I talked to a 68-year-old lady a few weeks ago. She was a full-time in-home caregiver for an 89-year-old who happened to be her mother-in-law, the mother of her husband who had died more than three decades ago. She never had a great relationship with her live-in patient in the first place, but she took on the responsibility of caring for her in her old age because she was the only person on earth who would; the woman had alienated nearly everyone else in her life, including several of her own children.
The question this lady, we’ll call her “Diane”, asked was simple: “What can I do about my mother-in-law’s abuse?” The unfortunate answer is that, as a family member and caregiver of a senior patient, the number of tools at your disposal is fairly minimal. That said, here are a few things you can do about abusive patients.
The Psychology behind Abusive Seniors
Some people seem to be inherently abusive, and the reasons why are complex and generally rooted in their childhood. Others are mostly normal throughout most of their lives, then become abusive as they age. To a degree, that’s understandable; it is not easy watching (and feeling) your body become frail, incontinent, and weak, and your mind become forgetful and confused.
Moreover, having a family member as a caregiver creates a relationship that is much more than “nurse-patient” or “mother-daughter.” The decision to take responsibility on a day-to-day basis for another person’s well-being is a major commitment, and when it is a family member, the commitment is usually permanent. This means that, in scenarios involving abusive patients, you are living with and/or taking care of someone who knows full well you aren’t going anywhere.
They can be as grumpy and irritable as they want to be, because you have already committed to being there for them at their worst. It is a situation that is absolutely ripe for abuse in BOTH directions; but if you are a genuinely good person and they are not, you can end up in an untenable situation.
There is an important distinction to keep in mind when we discuss abusive patients. For this discussion, we are talking about senior patients who do not have Alzheimer’s or dementia and are choosing to be abusive. If your aging loved one has either of these conditions, that is an entirely different situation.
Another important thing to remember if the patient is choosing to be abusive is it’s not you, it’s them. But it is on you to keep yourself protected.
How to Protect Yourself in the Immediate Term
There is a simple rule to keep in mind the moment your patient starts to become abusive. And it is a principle that comes from, of all places, the internet.
Don’t Feed the Troll
An abusive elder has a single goal in mind when they become abusive; they want you to engage with them. For this reason, deliberately not engaging is your single best strategy; in other words, don’t reply at all.

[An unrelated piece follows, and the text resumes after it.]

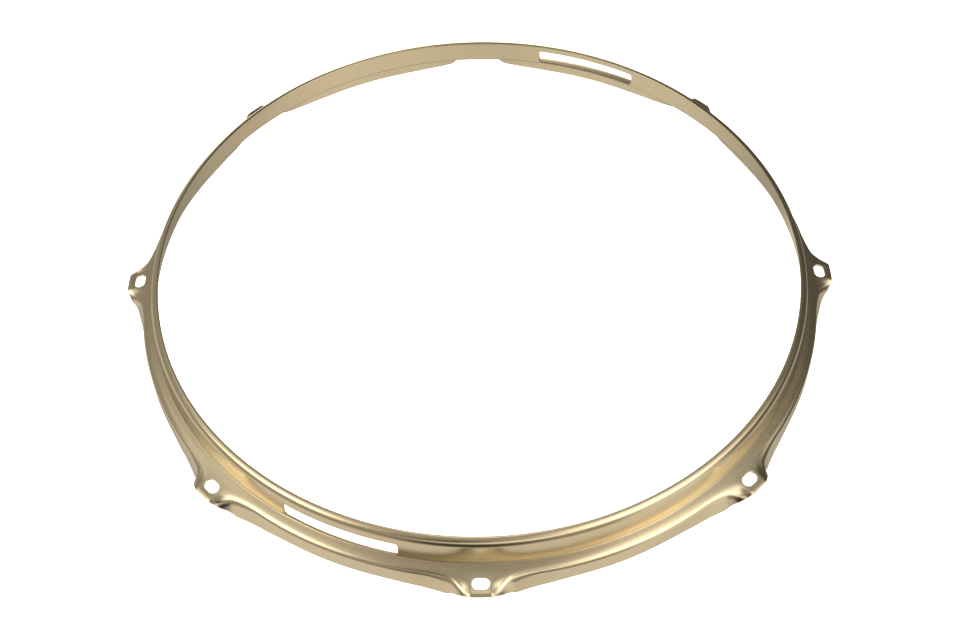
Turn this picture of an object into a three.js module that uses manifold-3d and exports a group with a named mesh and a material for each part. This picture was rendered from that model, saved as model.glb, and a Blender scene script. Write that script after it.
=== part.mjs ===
import * as THREE from "three";
import { mergeVertices } from "three/addons/utils/BufferGeometryUtils.js";
import Module from "manifold-3d";

// Snare-side hoop of a 14 inch drum: one strip of sheet brass, rolled, butt-welded and pressed into
// a rim that turns in over the head, a wall, a sloping shoulder and a skirt that hangs round the
// head's own hoop. At each tension rod the skirt unfolds into a flat ear with an oblong hole.
// Millimetres, +Z up. The skirt stands on z = 0 and the drum's axis is Z.

// Sheet and rim
const sheetThickness = 1.2;
const hoopHeight = 28.8;
const rimInnerRadius = 176.9;
const rimLipFlat = 0.4;
const rimBendRadius = 4.0;
const wallLeanDegrees = 4.6;

// Shoulder, between the wall's foot and the skirt; it overhangs the rim's inner edge
const wallFootHeight = 12.35;
const shoulderOverhang = 10.9;
const shoulderDrop = 1.6;
const shoulderRun = 0.2;
const shoulderFootSlopeDegrees = 12.7;
const shoulderOuterSlopeDegrees = 37.5;
const shoulderHandleShare = 0.29;

// Skirt; the sheet left for it runs to the floor, and its flare grows towards the ears
const skirtLength = 15.0;
const skirtBendRadius = 2.6;
const skirtFlareDegrees = 1.5;
const earFlareDegrees = 13.3;
const flareInnerHalfWidth = 14.5;
const flareOuterHalfWidth = 51.5;

// Ears; their length and height start at the shoulder's outer end
const earCount = 8;
const firstEarDegrees = -90;
const earTopHeight = 11.2;
const earSlopeDegrees = 8.5;
const earLength = 11.1;
const earCornerTrim = 1.25;
const earCornerInnerHalfWidth = 5.0;
const earCornerHalfWidth = 11.0;
const skirtFullHalfWidth = 25.0;
const earFilletRise = 2.1;
const earHandleShare = 0.48;
const earPlateauHalfWidth = 7.2;
const earSweepHalfWidth = 31.5;
const earLipLength = 1.75;
const earLipDegrees = 23;
const edgeEasing = 0.6;

// The fold line's curve from the ear's lip round to the skirt
const foldInnerHalfWidth = 5.7;
const foldOuterHalfWidth = 17.9;
const foldCurvePower = 1.75;
const foldBendShare = 0.8;
const earBendRadius = 6.0;

// Lug holes, oblong along the hoop and set back from the shoulder's outer end
const lugHoleLength = 9.2;
const lugHoleWidth = 6.5;
const lugHoleSetback = 4.5;

// Snare gates, punched through the wall with their lower edge on the wall's foot
const snareGateCount = 2;
const snareGateLength = 61.8;
const snareGateHeight = 9.6;
const snareGateCornerRadius = 1.6;

// Butt weld, ground flush
const weldWidth = 3.0;
const weldDegrees = 157.5;

// How far a punch runs past the sheet
const punchOverrun = 4.0;

// Fineness of the model
const rimSegments = 3;
const shoulderSegments = 3;
const bendSegments = 3;
const plainSections = 5;
const cornerSegments = 4;
const holeSegments = 4;
const plainInside = [1];
const sectionShares = [0, 0.15, 0.21, 0.26, 0.31, 0.36, 0.42, 0.49, 0.59, 0.77, 1];
const probeDegrees = 0.05;

const wasm = await Module();
wasm.setup();

const radians = THREE.MathUtils.degToRad;
const mix = THREE.MathUtils.lerp;
const wallLean = radians(wallLeanDegrees);
const rimCentre = new THREE.Vector2(rimInnerRadius + rimLipFlat, hoopHeight - rimBendRadius);
const earPitch = radians(360 / earCount);
const shoulderOuterRadius = rimInnerRadius + shoulderOverhang;
const lugCircleRadius = shoulderOuterRadius + lugHoleSetback;

// Radius of the wall's outer face at a height
function wallRadiusAt(height) {
  const top = rimCentre.x + rimBendRadius * Math.cos(wallLean);
  const drop = rimCentre.y + rimBendRadius * Math.sin(wallLean) - height;
  return top + drop * Math.tan(wallLean);
}

// Smaller of two lengths, eased over a given length where they cross
function easedMinimum(a, b, easing) {
  const share = THREE.MathUtils.clamp((1 + (b - a) / easing) / 2, 0, 1);
  return mix(b, a, share) - easing * share * (1 - share);
}

// The point down a slope: x is the radius and y the height. A stretch draws the section out.
function step(from, slope, length, stretch) {
  const across = length * Math.cos(slope) * stretch;
  return new THREE.Vector2(from.x + across, from.y - length * Math.sin(slope));
}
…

Don’t change your affect (the attitude with which you are doing things) at all, simply do whatever is strictly necessary to be able to walk away without leaving a mess behind.
Do not come back for a full minute; and if they start back up, immediately walk away again and do not come back for two minutes, then four, eight, sixteen, and so on. Unless they find some way to put themselves in life-threatening danger, just let them wait it out until they figure out that being abusive is not going to get them what they want.
How to Protect Yourself in the Medium Term
The next important technique requires planning, but it works miracles. It is called Detaching with Love, and there is already a great article written about it here. I’ll leave you to read that and move on.
How to Protect Yourself in the Long Term
Diane came to me because she did not believe she had any resources that she could turn to for support in her daily conflict with her mother-in-law. I told her she could not be more wrong. Her family members were all young enough that they were busy with jobs, kids, and were hundreds of miles away, but I pointed her to help in other places, such as:
- The Caregiver Action Network, a group that provides enormous resources for family caregivers;
- A statewide phone support service for family caregivers;
- An online support community for family caregivers;
- A local in-person support group for family caregivers; and
- A Geriatric Care Manager who could, in turn, help her find respite caregivers.Ultimately, what Diane needed most, and what many other caregivers of senior parents (and parents-in-law) need most, is social support. Permission to do what you need to do to take care of yourself and some friendly ears to share stories with go a long way toward making patient abuse tolerable.